A bench comprising Chief Justice K G Balakrishnan and Justice R V Raveendran issued notices to the Centre and the Election Commission but made it clear that it will examine the issue in context of the persons who are citizens by registration.
"You have raised a constitutional issue. We will confine the question whether the person who is not born in the country can be appointed to a public office," the bench said after Rashtriya Mukti Morcha raised the issue of Sonia being invited to form government at the Centre by the then President in 1999 after the National Democratic Alliance lost the no-confidence motion.
The matter came up by way of a petition filed by the RMM, a socio-political organisation, challenging the Delhi High Court verdict that had dismissed it on the ground that it lacked merits.
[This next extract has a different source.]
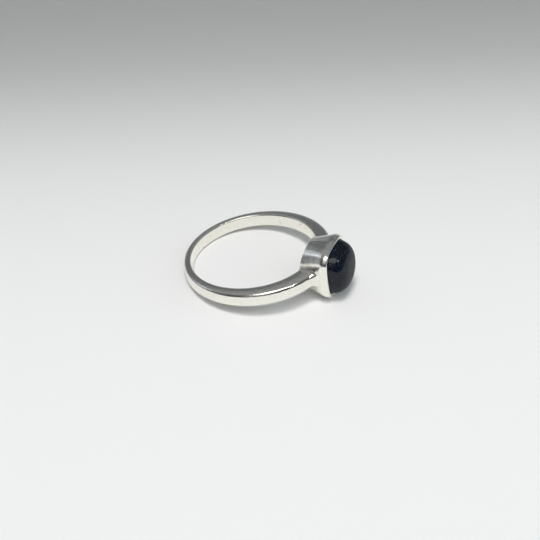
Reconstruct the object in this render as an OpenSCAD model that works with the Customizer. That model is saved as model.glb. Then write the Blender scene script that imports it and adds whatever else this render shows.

Senior advocate P N Lekhi, appearing for the RMM, submitted that Sonia, a citizen by registration, was invited to form the government when she was not even a parliamentarian.
The RMM contented that a political party cannot be headed by a person who has assumed citizenship by registration.
"Whenever a particular name is made, a cocoon is built around the name," Lekhi said in an oblique reference to Congress president.
He said even at that time in 1999 Mulayam Singh Yadav had said he would not join a government of a party headed by a person of foreign origin who assumed citizenship by registration.
"On that day, situation was saved but the threat is looming large because the person whom Mulayam Singh referred to is still at political stage and threat is imminent," he said.
Lekhi claimed that after the last general election, Sonia wanted to be prime minister but the President perhaps said that the question of foreign origin was before the court.
He said none of the 205 members of the United Nations has in their respective constitutional provisions where a person of foreign origin is either heading a political party or holding any political office in the state.
The RMM referred the incident of Fujimori, the President of Peru, who was given shelter in Japan as he was a Peruvian but with a Japanese decedent.
He said when a corruption charge was levelled against Fujimori, the Japanese government gave him protection and here lies the danger of a person not having roots in the country being entrusted with the political and constitutional power.